Souffles avant, Geneviève Catta (par Patrick Devaux)
Souffles avant, Geneviève Catta, nouvelles, Le Lys Bleu, avril 2021, 96 pages, 11,50 €
D’emblée la première nouvelle commence par un dialogue. Le ton du rythme est donné. La vie de tous les jours, surdimensionnée par quelque chose d’extraordinaire, fait surface dans ce style contemporain où alternent introspections et scènes avec souvent « le souffle » pour fil conducteur, ce qui n’est pas banal, et avec aussi, souvent, l’écrit, le mot, le poème, voire la musique, le tout semblant avoir une vérité sociologique particulière : « S’envelopper dans sa tête, chrysalide patiente sur l’empreinte d’hier, l’alternance nourricière du va-et-vient du nouveau fera surgir les mots, bientôt oui, doucement. Emeline s’échauffe à son frémissement et les mots affleurent, oui, oui, le nouveau jouit à la cadence obstinée et lancinante d’Enigma, les yeux sur elle. Et voilà les mots… ».

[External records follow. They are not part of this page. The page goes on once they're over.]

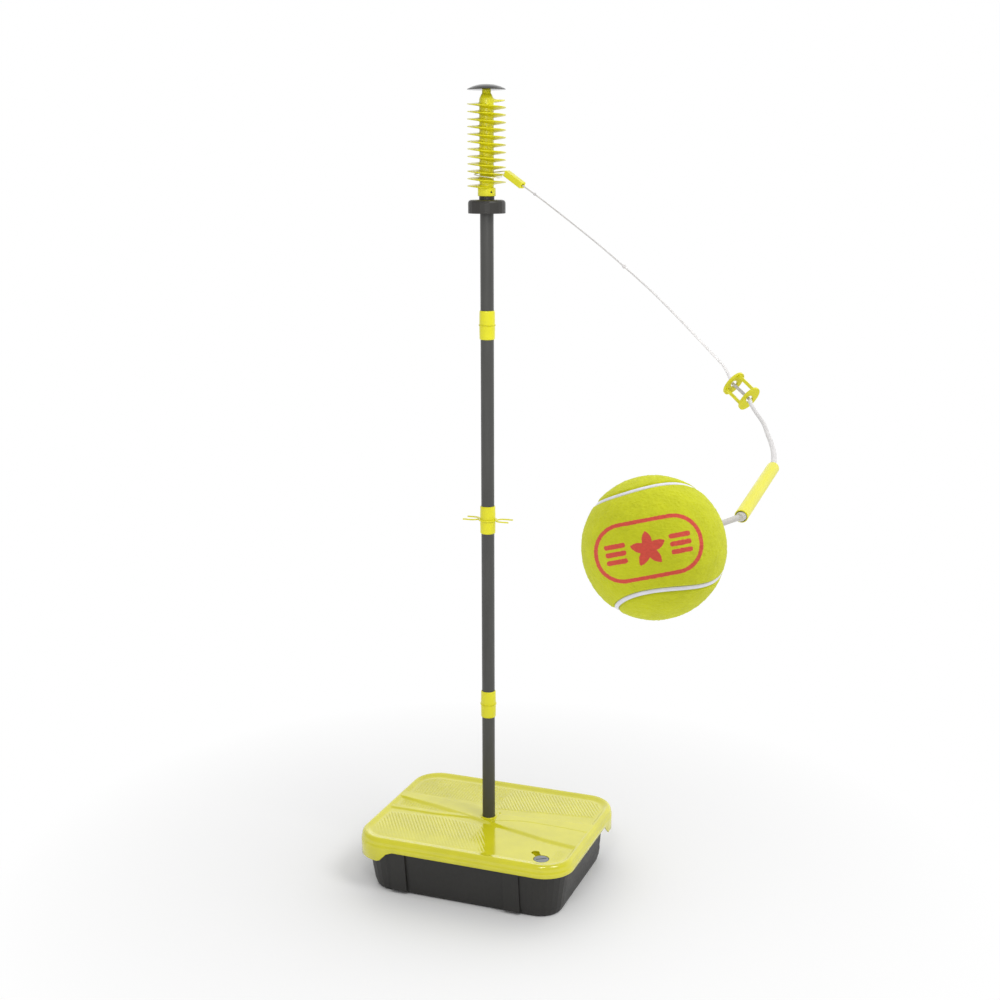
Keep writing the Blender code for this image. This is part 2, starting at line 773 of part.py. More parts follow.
def make_cap(black, screw, parent):
    """The domed cap, with a stub down into the head's neck and a screw in its recess."""
    bm = turned(
        [
            (0.0024, CAP_TOP_Z - 0.0042),
            (0.0108, CAP_TOP_Z - 0.0042),
            (0.0110, CAP_TOP_Z - 0.0006),
            (0.0122, CAP_TOP_Z),
            (0.0200, CAP_TOP_Z - 0.0012),
            (0.0300, CAP_TOP_Z - 0.0043),
            (0.0380, CAP_TOP_Z - 0.0082),
            (CAP_RADIUS, CAP_TOP_Z - 0.0096),
            (CAP_RADIUS - 0.0008, CAP_Z + GAP),
            (0.0054, CAP_Z + GAP),
            (0.0054, 1.6800),
            (0.0024, 1.6800),
        ],
        32,
    )
    solid("top_cap", bm, black, parent)
    head_z = CAP_TOP_Z - 0.0042 + GAP
    screw_body = turned(
        [
            (0.0, 1.6700),
            (0.0010, 1.6700),
            (0.0021, 1.6725),
            (0.0021, head_z),
            (0.0068, head_z),
            (0.0068, head_z + 0.0010),
            (0.0045, head_z + 0.0026),
            (0.0, head_z + 0.0030),
        ],
        24,
        closed=False,
    )
    made = solid("cap_screw", screw_body, screw, parent)
    cross = solid("cross_slot", box((-0.0034, -0.0006, head_z + 0.0012), (0.0034, 0.0006, 1.72)))
    combine(made, cross, "DIFFERENCE")


# ---- Winding loop, tether and ball ----


def loop_points():
    """The wire's centre line: out of the sleeve, once round the core in the fin's groove, and back."""
    heading = math.atan2(LOOP_END.y, LOOP_END.x)
    side = (
        (0.0452, 0.0024),
        (0.0410, 0.0052),
        (0.0330, 0.0125),
        (0.0220, 0.0195),
        (0.0080, 0.0228),
        (-0.0080, 0.0215),
        (-0.0205, 0.0145),
        (-0.0270, 0.0050),
    )
    plan = list(side) + [(x, -y) for x, y in reversed(side)]
    middle = fin_z(heading + 2 * math.pi * 10)
    route = []
    for x, y in plan:
        turn = math.atan2(y, x) % (2 * math.pi)
        height = middle + FIN_PITCH * (0.5 - turn / (2 * math.pi))
        # Past the fin's edge the two strands come together at the sleeve.
        out = max(0.0, min(1.0, (math.hypot(x, y) - 0.0400) / 0.0045))
        height += (LOOP_END.z - height) * 0.85 * out
        lift = 0.0018 * math.sin(turn / 2) ** 2
        place = Matrix.Rotation(heading, 3, "Z") @ Vector((x, y, 0))
        route.append(Vector((place.x, place.y, height + lift)))
    return smooth_route(route, 0.0045)


def square_tube(start, end, width):
    """A square bar between two points, with its edges broken."""
    length = (end - start).length
    bm = box((-width / 2, -width / 2, 0), (width / 2, width / 2, length))
    bmesh.ops.bevel(bm, geom=list(bm.edges), offset=0.0008, segments=1, affect="EDGES")
    return moved(bm, along(end - start, start))


def make_loop_sleeve(finish, parent):
    axis = (LOOP_SLEEVE_END - LOOP_END).normalized()
    start = LOOP_END + axis * 0.0012
    sleeve = solid("loop_sleeve", square_tube(start, LOOP_SLEEVE_END, LOOP_SLEEVE_WIDTH), finish, parent)
    mouth = moved(rod(0.0042, -0.0060, 0.0050, 16), along(axis, LOOP_SLEEVE_END))
    combine(sleeve, solid("loop_sleeve_mouth", mouth), "DIFFERENCE")
    return sleeve


def make_knot(name, at, way, radius, finish, parent):
    """A short barrel of cord, with a bore that the cord passes through."""
    bore = CORD_RADIUS + GAP
    half = radius * 1.1
    bm = turned(
        [(bore, -half), (radius * 0.85, -half), (radius, 0), (radius * 0.85, half), (bore, half)], 12
    )
    return solid(name, moved(bm, along(way, at)), finish, parent)


def adjuster_frame():
    """Length, width and thickness directions of the adjuster."""
    length = ADJUSTER_AXIS
    width = (ADJUSTER_SIDE - length * ADJUSTER_SIDE.dot(length)).normalized()
    return Matrix(
        (
            (width.x, length.cross(width).x, length.x, ADJUSTER_AT.x),
            (width.y, length.cross(width).y, length.y, ADJUSTER_AT.y),
            (width.z, length.cross(width).z, length.z, ADJUSTER_AT.z),
            (0, 0, 0, 1),
        )
    )


def make_adjuster(finish, parent):
    """A reel: two oval flanges joined by two side bars. The cord goes in through one flange and out of the other."""
    half = ADJUSTER_LENGTH / 2
    long_radius, short_radius, thickness = 0.0120, 0.0060, 0.0030
    pieces = []
    for end in (-1, 1):
        low = end * half - (thickness if end > 0 else 0)
        flange = rod(1.0, 0.0, thickness, 24)
        moved(flange, Matrix.Diagonal((long_radius, short_radius, 1.0, 1.0)))
        moved(flange, Matrix.Translation((0, 0, low)))
        pieces.append(flange)
    for side in (-1, 1):
        bar_at = side * 0.0082
        pieces.append(
            box((bar_at - 0.0014, -0.0030, -half + 0.001), (bar_at + 0.0014, 0.0030, half - 0.001))
        )
    frame = adjuster_frame()
    reel = solid("tether_adjuster", moved(pieces[0], frame), finish, parent)
    for number, piece in enumerate(pieces[1:]):
        combine(reel, solid(f"reel_{number}", moved(piece, frame)), "UNION")
    bore = solid("reel_bore", moved(rod(0.0034, -half - 0.01, half + 0.01, 16), frame))
    combine(reel, bore, "DIFFERENCE")
    return reel


def make_ball_sleeve(finish, parent):
    axis = (SLEEVE_MOUTH - SLEEVE_TOP).normalized()
    length = (SLEEVE_MOUTH - SLEEVE_TOP).length
    bm = turned(
        [
            (0.0, 0.0),
            (SLEEVE_RADIUS - 0.0008, 0.0),
            (SLEEVE_RADIUS, 0.0008),
            (SLEEVE_RADIUS, length - 0.0004),
            (SLEEVE_RADIUS - 0.0002, length),
            (KNOT_RADIUS + 0.0004, length),
            (KNOT_RADIUS + 0.0004, length - 0.0045),
            (0.0, length - 0.0045),
        ],
        20,
        closed=False,
    )
    return solid("ball_sleeve", moved(bm, along(axis, SLEEVE_TOP)), finish, parent)


def seam_point(t, radius):
    """A point of the closed seam of a tennis ball: one wave over and under the ball's equator."""
    a, b = 0.85, 0.15
    c = 2 * math.sqrt(a * b)
    place = Vector(
        (
            a * math.cos(t) + b * math.cos(3 * t),
            a * math.sin(t) - b * math.sin(3 * t),
            c * math.sin(2 * t),
        )
    )
    return place.normalized() * radius


def ball_turn():
    """How the ball is turned on its tether, as it is seen in play."""
    angles = (("Z", 16), ("Y", -64), ("X", 55))
    turn = Matrix.Identity(4)
    for axis, degrees in angles:
        turn = turn @ Matrix.Rotation(math.radians(degrees), 4, axis)
    return turn


def seam_ring(name, half_width, steps=40):
    """A square-section ring along the seam, deep enough to cross the felt."""
    bm = bmesh.new()
    sections = []
    for step in range(steps):
        t = 2 * math.pi * step / steps
        out = seam_point(t, 1.0)
        way = (seam_point(t + 0.01, 1.0) - seam_point(t - 0.01, 1.0)).normalized()
        across = out.cross(way).normalized()
        corners = (
            (FELT_INNER - 0.0012, -half_width),
            (FELT_INNER - 0.0012, half_width),
            (BALL_RADIUS + 0.002, half_width),
            (BALL_RADIUS + 0.002, -half_width),
        )
        sections.append([bm.verts.new(out * r + across * w) for r, w in corners])
    for step in range(steps):
        low, high = sections[step], sections[(step + 1) % steps]
        for i in range(4):
            bm.faces.new((low[i], low[(i + 1) % 4], high[(i + 1) % 4], high[i]))
    return solid(name, moved(bm, Matrix.Translation(BALL_AT) @ ball_turn()))


def shell(name, inner, outer, finish, parent, columns, rows):
    """A hollow ball with an opening where the cord goes in, so that its inside isn't sealed."""
    made = solid(name, ball_of(outer, BALL_AT, columns, rows), finish, parent)
    combine(made, solid(f"{name}_inside", ball_of(inner, BALL_AT, columns, rows)), "DIFFERENCE")
    way = SLEEVE_MOUTH - BALL_AT
    hole = moved(rod(CORD_RADIUS + 0.0006, 0.02, 0.04, 12), along(way, BALL_AT))
    combine(made, solid(f"{name}_hole", hole), "DIFFERENCE")
    return made


def split_bodies(obj, names, finish, parent):
    """Turns an object of several separate bodies into one object for each, in the order of their X."""
    evaluated = obj.evaluated_get(bpy.context.evaluated_depsgraph_get())
    whole = bmesh.new()
    whole.from_mesh(evaluated.to_mesh())
    body_of, count = {}, 0
    for face in whole.faces:
        if face.index in body_of:
            continue
        todo = [face]
        while todo:
            at = todo.pop()
            if at.index in body_of:
                continue
            body_of[at.index] = count
            todo += [near for edge in at.edges for near in edge.link_faces]
        count += 1
    for number, name in zip(range(count), names):
        part = whole.copy()
        part.faces.ensure_lookup_table()
        others = [face for face in part.faces if body_of[face.index] != number]
        bmesh.ops.delete(part, geom=others, context="FACES")
        solid(name, part, finish, parent)
    whole.free()
    obj.hide_render = True


def make_ball(felt, rubber, seam_white, cord, parent):
    shell("ball_core", *CORE_SHELL, rubber, parent, 24, 14)
    panels = shell("felt_blank", FELT_INNER, BALL_RADIUS, None, None, 24, 14)
    combine(panels, seam_ring("seam_groove", SEAM_HALF_WIDTH), "DIFFERENCE")
    split_bodies(panels, ("felt_panel_front", "felt_panel_back"), felt, parent)
    seam = shell("ball_seam", FELT_INNER, BALL_RADIUS - 0.0004, seam_white, parent, 24, 14)
    combine(seam, seam_ring("seam_band", SEAM_HALF_WIDTH - GAP), "INTERSECT")
    way = (BALL_AT - SLEEVE_MOUTH).normalized()
    solid("end_knot", ball_of(KNOT_RADIUS, SLEEVE_MOUTH, 12, 8), cord, parent)
    start = SLEEVE_MOUTH + way * (KNOT_RADIUS + GAP)
    end = BALL_AT - way * (CORE_SHELL[0] + 0.002)
    tube("ball_link", [start, (start + end) / 2, end], CORD_RADIUS, cord, parent)


def make_tether(cord, yellow, upper, lower):
    """The cord's two stretches, the knots on it and the adjuster between them."""
    points = smooth_route(UPPER_ROUTE, 0.031)
    points[0] -= (points[1] - points[0]).normalized() * 0.0010
    points[-1] -= (points[-1] - points[-2]).normalized() * BEND_GAP / 2
    tube("tether_upper", points, CORD_RADIUS, cord, upper)
    for name, index in (("top_knot", 1), ("mid_knot", 5)):
        before, at, after = (Vector(UPPER_ROUTE[index + k]) for k in (-1, 0, 1))
        make_knot(name, at, after - before, 0.0031, cord, upper)
    make_adjuster(yellow, upper)
    points = smooth_route(LOWER_ROUTE, 0.024)
    points[0] += (points[1] - points[0]).normalized() * BEND_GAP / 2
    points[-1] -= (points[-1] - points[-2]).normalized() * TILT_GAP
    tube("tether_lower", points, CORD_RADIUS, cord, lower)
    make_ball_sleeve(yellow, lower)


def main():
    clear_scene()
    yellow = material("yellow_plastic", YELLOW, 0.35)
    black = material("black_plastic", BLACK, 0.45)
    steel = material("dark_pole", (0.072, 0.072, 0.072), 0.40, 0.2)
    grey = material("grey_plastic", (0.19, 0.21, 0.22), 0.40)
    rubber = material("black_rubber", (0.020, 0.020, 0.020), 0.80)
    wire = material("bright_wire", (0.60, 0.60, 0.58), 0.30, 1.0)
    cord = material("white_cord", (0.78, 0.76, 0.75), 0.70)
    felt = material("yellow_felt", (0.60, 0.66, 0.010), 0.95)
    seam_white = material("seam_rubber", (0.80, 0.80, 0.85), 0.60)
    core = material("ball_rubber", (0.10, 0.10, 0.09), 0.80)

    make_tank(black)
    make_lid(yellow)
    make_socket_bush(yellow)
    make_filler_well(yellow)
    plug_pivot = pivot("plug_pivot", (*PLUG_AT, LID_FIELD_Z))
    make_filler_plug(grey, rubber, plug_pivot)

    names = ("lower", "lower_middle", "upper_middle", "top")
    feet = [POLE_FOOT_Z] + [seam + 0.0045 for seam in SEAMS]
    heads = [seam - 0.0028 for seam in SEAMS] + [STOP_Z[1] - 0.004]
    joints = [pivot(f"{name}_pole_pivot", (0, 0, foot)) for name, foot in zip(names, feet)]
    for name, low, high, parent in zip(names, feet, heads, joints):
        make_pole(f"pole_{name}", low, high, steel, parent)
    for level, seam, below, above in zip(("low", "middle", "high"), SEAMS, joints, joints[1:]):
        make_coupler_socket(f"coupler_{level}_socket", seam, yellow, below, flange=level != "middle")
        make_coupler_spigot(f"coupler_{level}_spigot", seam, yellow, above, flange=level != "middle")
    make_hanger(SEAMS[1], yellow, pivot("hanger_pivot", (0, 0, SEAMS[1])))

    top = joints[-1]
    make_neck(black, top)
    make_head(yellow, top)
    make_head_screw(black, top)
    make_cap(black, rubber, top)
    make_stop(black, pivot("winding_pivot", (0, 0, STOP_Z[0])))

    loop = pivot("loop_pivot", (0, 0, LOOP_END.z))
    tube("wire_loop", loop_points(), WIRE_RADIUS, wire, loop)
    make_loop_sleeve(yellow, loop)
    upper = pivot("tether_pivot", LOOP_SLEEVE_END)
    lower = pivot("bend_pivot", LOWER_ROUTE[0])
    make_tether(cord, yellow, upper, lower)
    make_ball(felt, core, seam_white, cord, pivot("ball_pivot", SLEEVE_MOUTH))


main()
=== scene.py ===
"""Looks of the garden tetherball set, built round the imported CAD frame.

Metres, +Z up, the origin on the floor under the pole. Sizes repeat the CAD's where a piece has to fit it.
"""

import math

import bmesh
import bpy
import numpy as np
from mathutils import Matrix, Vector, noise
from mathutils.kdtree import KDTree


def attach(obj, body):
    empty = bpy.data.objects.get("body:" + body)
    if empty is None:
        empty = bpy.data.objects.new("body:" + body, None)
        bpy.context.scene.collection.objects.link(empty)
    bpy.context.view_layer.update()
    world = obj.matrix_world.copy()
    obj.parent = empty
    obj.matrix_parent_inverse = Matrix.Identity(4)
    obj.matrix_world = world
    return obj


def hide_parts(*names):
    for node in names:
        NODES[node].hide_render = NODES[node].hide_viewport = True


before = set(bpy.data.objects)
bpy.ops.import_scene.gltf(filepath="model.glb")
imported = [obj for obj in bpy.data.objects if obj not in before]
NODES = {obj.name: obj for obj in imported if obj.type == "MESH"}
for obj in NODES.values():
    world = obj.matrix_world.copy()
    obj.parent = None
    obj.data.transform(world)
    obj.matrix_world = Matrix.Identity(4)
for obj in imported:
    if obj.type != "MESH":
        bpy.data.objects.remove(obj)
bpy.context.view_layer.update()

# Camera, as it stands to the object in the photograph
CAMERA_AT = (1.1414, -2.9038, 1.5510)
CAMERA_TILT_DEG = 77.4
CAMERA_TURN_DEG = 20.98
CAMERA_ROLL_DEG = -0.085
CAMERA_LENS_MM = 54.0

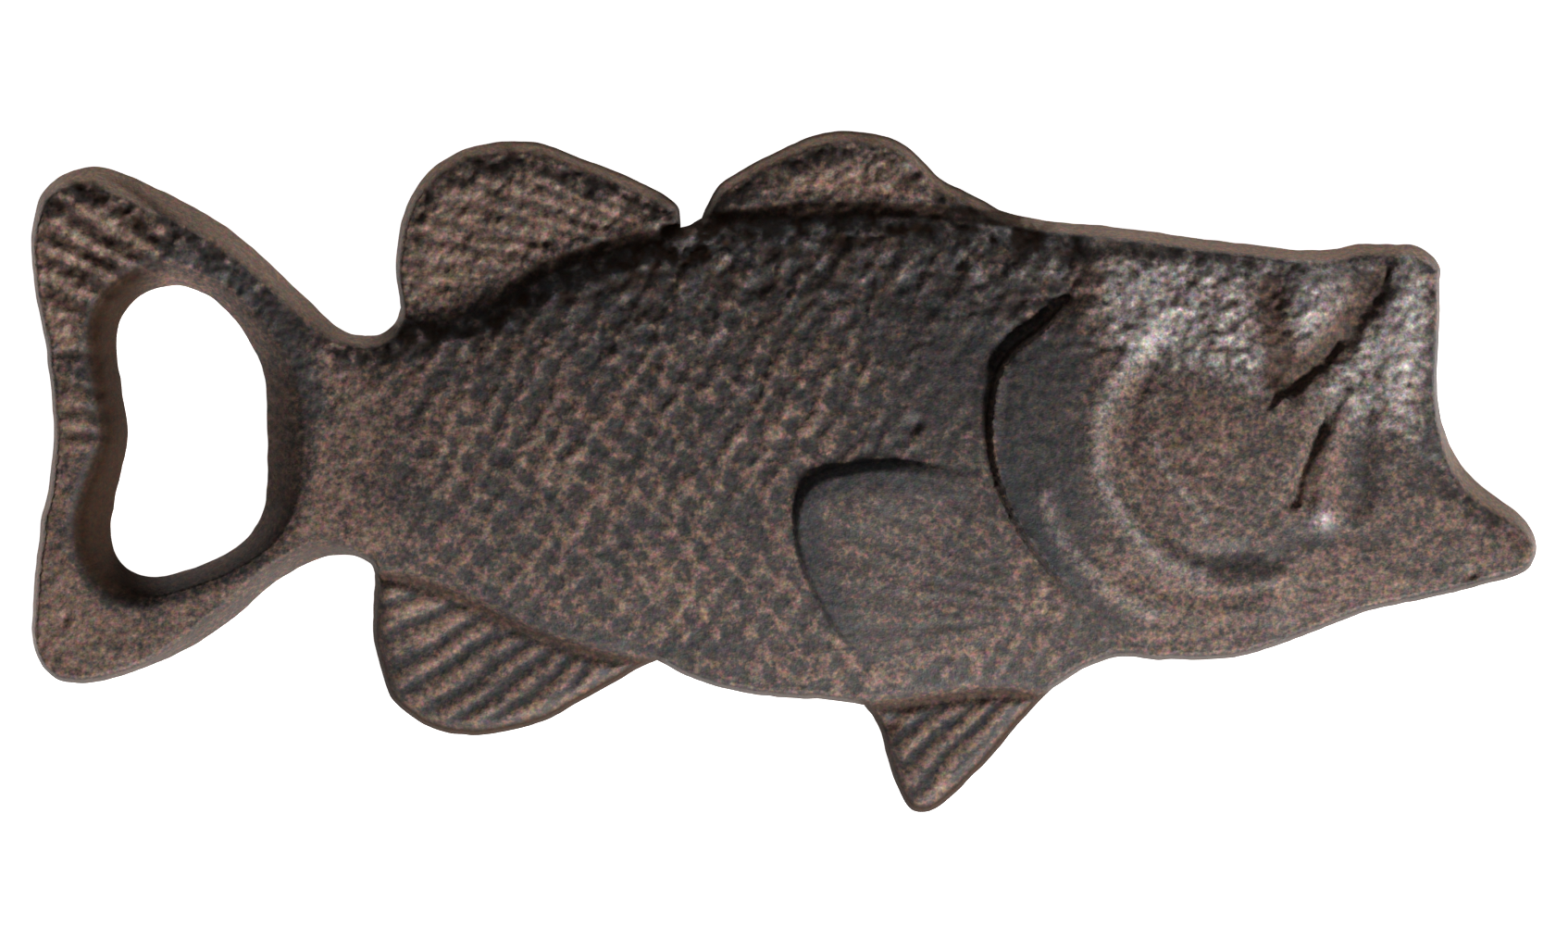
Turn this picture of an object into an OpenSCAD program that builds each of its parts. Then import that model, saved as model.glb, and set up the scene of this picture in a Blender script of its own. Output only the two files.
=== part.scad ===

L’évènement imprévu fuse au moment où on s’y attend le moins. La vie bascule avec parfois une certaine ironie à rappeler le point fort de l’individu obligé de réagir. Comme en écriture parfois, le mot blanc de la vie transcende les mots remplis.
Un sens quasi anatomique des scènes surjoue l’idée dans le sens voulu : « Ma gueule craquette. Je m’approche, pas à pas microscopique, pattes postérieures rétractées. M’immobilise. Bondis. Millionième de seconde. Le merle s’éjecte de ma trajectoire, s’envole et va se nicher dans le pommier ».
Parfois une nouvelle de deux pages (Pourtant) fait mouche en référence à l’écho qu’elle pourrait faire surgir dans la vie courante de chacun. Le genre « nouvelles » demande une chute avertie, telle celle-ci, parfaite : « De toute évidence, elle ignore tout du coup de foudre et du respirateur naturel qui vient avec », et comme dans la vie courante, l’acte manqué peut devenir l’acte décisif (Consumée).
Chacune des nouvelles, totalement différente, relève d’un travail de genre, minutieux par rapport aux actes ou évènements, l’auteur se rendant véritablement spécialiste de la cause proposée. Tout est travaillé et dans les moindres détails. C’est de l’orfèvrerie.
Fort présente, une sorte de psychologie quotidienne liée à un puissant sens de l’observation, le physique jouant également un rôle clé dans cette coïncidence « corps-esprit » : « Je sens que mon cœur a viré. Je vais m’efforcer de le replacer sur son axe. Je vais tenter d’ignorer la question qui viendra me hanter. Aujourd’hui, est-ce le jour ? ».
Certaines nouvelles se lisent vite. Celles-ci se lisent lentement, chaque mot maçonnant véritablement la conception d’une scène quasiment vécue. On y croit. Elles étonnent tout en étant dans l’axe quotidien d’une réalité augmentée d’un style particulièrement efficace.
Patrick Devaux
Geneviève Catta a l’habitude d’écrire pour des blogs-magazines littéraires web francophones et des revues d’art poétique. Elle signe, avec Souffles avant, sa première publication livresque.